BLACOS: Título: El sillero...

Título: El sillero

Se alimentaba básicamente de las ratas de agua que pescaba en los remansos del Milanos o entre los juncos del Abión. Llegó una tarde de invierno y nos dijo que era sillero. Venía con lo puesto y mi tío Leandro le dejó que durmiera en una leñera que tenía al lado del frontón. Era un maestro con la anea, pero llegó en un tiempo en el que ya habían comenzado a ganar la batalla los tapices de polipiel para las sillas del salón y la formica había extendido su imperio a casi todas las cocinas del mundo, incluidas las de Blacos. Aún así le salía algún trabajillo de vez en cuando y mostraba su destreza con la paja seca de anea y la trenzaba hasta dejar los culos de las sillas impecables. Su oficina estaba en medio del frontón, muy cerca de su casa prestada. En aquellos años su manos eran sin duda lo más ágil de aquel sillero del que he olvidado casi todo, hasta el nombre.

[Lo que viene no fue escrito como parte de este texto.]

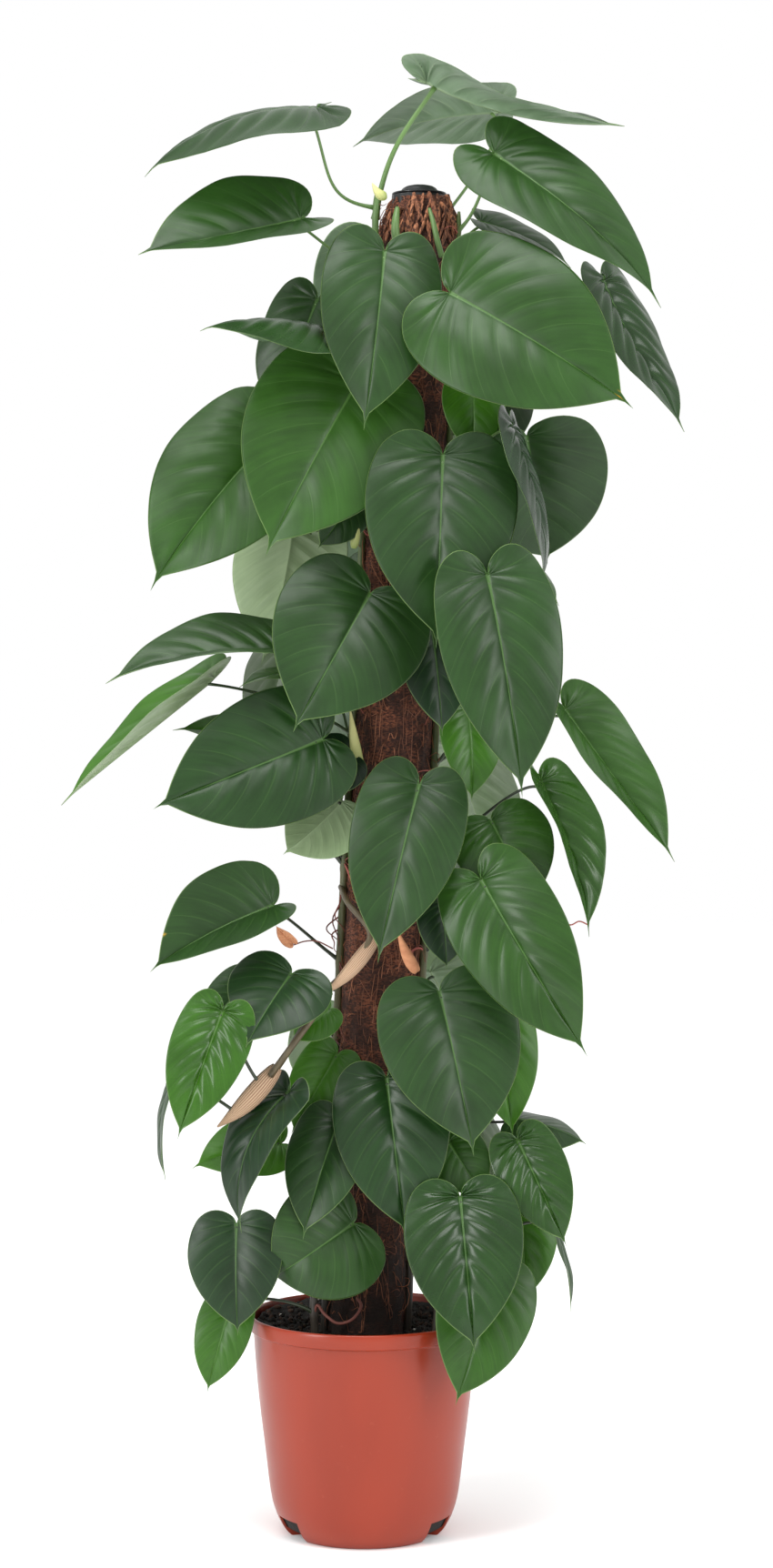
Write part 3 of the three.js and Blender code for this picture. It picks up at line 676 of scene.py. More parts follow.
def flake(skin, index, draw):
    """A flat strip that goes up the sleeve and round it a little, in towards the tube as the felt wears
    down. Its thickness is a quarter and the root of a sine, roughened by noise. At the bare side it is
    shorter."""
    part = np.linspace(0, 1, FLAKE_STEPS)
    start = draw.uniform(*FLAKE_ARC)
    turn = start + draw.uniform(-0.5, 0.5) * part
    up = draw.uniform(*FLAKE_FEET) + draw.uniform(*FLAKE_RISES) * part
    up = np.minimum(up, FLAKE_TOP - BARE_DROP * (start < BARE_BEFORE))
    slope = np.clip((up - FRAY_FROM) / (FLAKE_TOP - FRAY_FROM), 0, 1) ** 1.7
    radius = FLAKE_RADIUS - FLAKE_TAPER * slope + draw.uniform(-1.5, 1.5)
    radius = radius + 2.5 * (1 - part) ** 3 * draw.uniform(0, 1)
    path = pole_axis(up) + radius[:, None] * circle(turn)
    rough = 1 + 0.35 * noise(9 * part, 3.0 * index, seed=11)
    thickness = FLAKE_THICKNESS * (0.25 + np.sin(np.pi * part) ** 0.5) * rough
    tube(skin, path, thickness, 8, flat=draw.uniform(1.5, 4.2), look=2, tint=draw.uniform(0, 1))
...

Sí recuerdo que era un tipo desgarbado y un poco extravagante, con la cara surcada por montones de arrugas que nacen con la experiencia y los años de la vida. De piel morena, curtida en las miles de horas de carretera y manta; y de vestimenta descuidada, raída por el tiempo y el uso y en pleno declive hacia un porte ajado y harapiento. Pero más que sillero era un auténtico trovador de esas aventuras vividas casi siempre al humo de las velas y el candil de la tascas y tabernas que había recorrido en su vida. Y como buen juglar, tenía el don de la palabra, siempre adornada de gestos ampulosos e histriónicos. Vamos, que era un hombre de estos que se hace querer a los cinco minutos de haberlo conocido. Y era también desprendido, porque a pesar de las cuatro perras que ganaba siempre estaba dispuesto a ser el primero en dejarlas encima del mostrador para pagar la siguiente ronda. Aunque quizás, en el fondo él sabía que no le íbamos a dejar pagar ninguna. Nos gustaba escucharle y una noche con el frío sacudiendo las calles nos lo llevamos al bar para evitar que se congelara en el camastro en el que descansaba. Era el bar del siglo pasado. El suelo de hormigón estirado y poco pulido, la estufa de leña pegada al agujero negro por el que salía el tubo de la chimenea, y el techo bajo y con las vigas de madera. La barra, corta y escasa esa también de madera sobre la que se asentaba un mostrador de formica marrón. A su lado compartíamos cervezas miembros de distintas generaciones, desde el 57 al 65 más o menos. Entre ellos estaban Isaac e Ismael, a los que quiero recordar de forma personal porque hace tiempo que no compartimos casi nada o nada, y es una pena. Unos éramos más mayores que otros, pero en aquellos años no había diferencias. Lo que había era una amistad verdadera. Eran años en los que no era necesario tender puentes para cruzar el río de la discordia. Estábamos todos en la misma orilla y las aguas siempre bajaban tranquilas. No se salpicaba a nadie, y si alguien se caía al río enseguida encontraba una mano que lo ayudaba a salir y una estufa para secarle la ropa.
Entre cervezas y aventuras y chistes, se nos hizo de día. Estábamos todos. No se había movido nadie del bar. El sillero nos tenía hipnotizados con su conversación, sus experiencias y sus mentiras, porque de estas últimas había más que de las primeras, aunque nosotros las dejábamos pasar. Era lo que ahora se llama con mucha pompa y boato, un motivador grupal. Bueno, aunque la verdad es que no nos motivó mucho. Pero a mí sí me dio motivos para mantener su recuerdo, aunque haya olvidado su nombre.
Respuestas ya existentes para el anterior mensaje:
¡Buenos días! Simplemente decirte que el sillero se llamaba Cipriano.